Stoll, Klaus

Klaus Stoll

unterrichtet und spielt Bogentechnik und Stile, Probespielrepertoire & Soli für Kontrabass

Rubrik: DVDs
Verlag/Label: nbb records
erschienen in: das Orchester 03/2010 , Seite 73

Klaus Stoll ist Solobassist der Berliner Philharmoniker, Solist, Kammermusiker u.a. bei den Berliner Barock Solisten. Er lehrte als Professor an der Berliner Universität der Künste, er unterrichtete am Salzburger
Mozarteum, an der Orchesterakademie der Berliner Philharmoniker, gibt zahlreiche Meisterkurse. Umso gespannter ist man da, wenn solch eine Kapazität eine DVD veröffentlicht, auf der man ihn nicht nur spielen sieht und seine Bogenführung minutiös verfolgen, sondern quasi an seinem Unterricht teilhaben kann.
Doch wenn man ehrlich ist, ist diese DVD vor allem eines: eine Anleitung und Demonstration für Probespielwillige, die sich die zahlreichen Probespielstellen genauestens Ab-Hören und die Bogentechnik Klaus Stolls Ab-Schauen können. Wobei das Abschauen nur frontal möglich ist. Denn nie wird der Bogenstrich von oben, also aus der Sicht des Bassisten gezeigt, was gerade an einer DVD-Produktion interessant gewesen wäre. Gefilmt wird ausschließlich frontal: Manchmal wird der Bassist komplett gezeigt, sehr oft – denn es geht schließlich darum, Bogentechnik zu demonstrieren – wird an den Bogen herangezoomt. Natürlich ist auch der gelegentlich begleitende Pianist bzw. Gitarrist manchmal zu sehen.
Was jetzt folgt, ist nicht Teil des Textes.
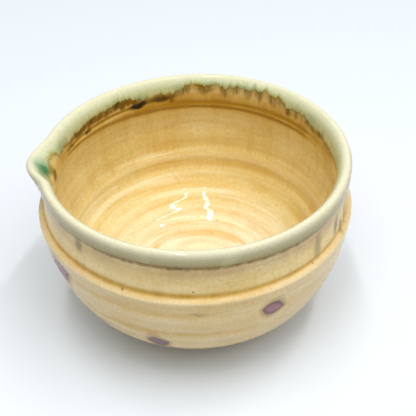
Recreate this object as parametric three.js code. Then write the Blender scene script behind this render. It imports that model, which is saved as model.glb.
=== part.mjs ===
// A wheel-thrown stoneware tea bowl with a pouring lip pinched out of its rim.
// Millimetres, +Z up. The bowl stands on its foot at z = 0 and the spout points along -X.
// The clay body has a foot ring luted under it and wears three coats of glaze:
// a yellow liner, a yellow outer coat, and a grey-green rim coat over the lip.
import * as THREE from "three";
import { mergeVertices } from "three/addons/utils/BufferGeometryUtils.js";

// Sizes of the finished bowl are measured over the glaze, as callipers would find them.
// A height is above the table and a drop is below the top of the lip.
const bowlHeight = 78;
const lipRadius = 62.5;

// Lip: a band with a groove pressed in under it, a rounded outer edge and a long slope inside
const lipDrop = 6.4;
const lipGroove = 1.1;
const lipEdge = 2;
const lipSlope = 6.2;

// Neck: a waist between the lip and the ledge
const neckInset = 1.4; // the neck is slimmer than the lip by this, all round
const neckDrop = 12.5;
const neckFlare = 0.8; // and widens again by this down to the ledge
const ledgeDrop = 20.7;
const ledgeWidth = 2.4; // from the foot of the neck to the sharp edge of the shoulder
const ledgeFall = 1.3;

// Lower wall: each inset is measured in from the shoulder, which is the widest part of the bowl
const flankInset = 2.7;
const flankHeight = 38.5;
const hipInset = 9.4;
const hipHeight = 21.8;
const hipBulge = 1.6; // the wall under the hip stands out of a straight line to the pad by this

// Foot ring, luted to a flat pad under the floor
const footHeight = 6.5;
const footRadius = 27.5;
const footWidth = 5;
const footSpread = 1.5; // the ring is wider by this on each side where it meets the pad
const footBevel = 0.9;
const padMargin = 5; // how far the pad reaches past the ring

// Walls, through clay and glaze. The crest is a low ridge inside, behind the neck.
const neckWall = 3.9;
const crestWall = 4.3;
const crestDrop = 14.6;
const bellyWall = 5.3;
const bellyShare = 0.92; // where the wall is that thick, as a share of the lower wall's length from the pad up
const flankWall = 5.5;
const flankShare = 0.7;
const hipWall = 6.6;
const hipShare = 0.42;
const floorThickness = 5;
const wellRadius = 29.5;
const wellFall = 1.5; // from the edge of the well to the middle of the floor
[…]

Doch zurück zum Inhaltlichen.
Unterteilt ist dieses audiovisuelle “Lehrbuch” in sechs Kapitel. In den Kapiteln vier bis sechs führt Klaus Stoll die wichtigsten Probespielstellen für Orchester vor, unterteilt in Barock, Klassik, Romantik. Er demonstriert mehr oder weniger, denn Erläuterungen dazu, warum das entsprechende Stück diesen oder jenen Charakter habe, warum in dieser oder jener Zeit so gespielt wurde, gibt er keine. Und das ist ein großes Manko. Denn so erfährt man nur, dass dies oder jenes so sei bzw. bei den Berliner Philharmonikern oder aus “der Erfahrung” so gemacht würde. Das ist, mit Verlaub, für eine Lehr-DVD zu wenig. Denn Studierende sollten doch gerade nicht nur das Reproduzieren lernen, sondern lernen, umfassende musikalische Zusammenhänge zu erfassen. Dann doch lieber weniger Stellen vorspielen.
Stoll erzählt zwar in den ersten beiden Kapiteln einige Sätze über die verschiedenen Bögen und verschiedenen Stricharten, aber doch eher kursorisch, sehr zweckorientiert an einzelnen Beispielen. Ein Beispiel: Barock: Kein einziges Wort fällt zum Thema “Klangrede”, zur Ästhetik, zur Leichtigkeit oder zur dynamischen Balance, um nur wenige Beispiele zu nennen. Allein ein “wir müssen am leichtesten Teil des Bogens spielen” – damit es so klingt, wie es das Probespiel verlangt, denkt man sich hinzu. Warum man damals technisch anders spielte, was für eine Stilistik dahintersteckt, erfährt der Betrachter nicht. Das verwundert gerade dann, wenn man an die Bekanntheit Klaus Stolls nicht nur als Musiker, sondern auch als Lehrender denkt.
Schade, man hätte sich zumindest einen fundierten Überblick über verschiedene Bogentechniken gewünscht – mehr als die zwischendurch eingestreuten Informationen. Im Anschluss daran hingegen wäre eine solche Demonstration der vielen Probespieltechniken eine gute praktische Erläuterung und Vertiefung.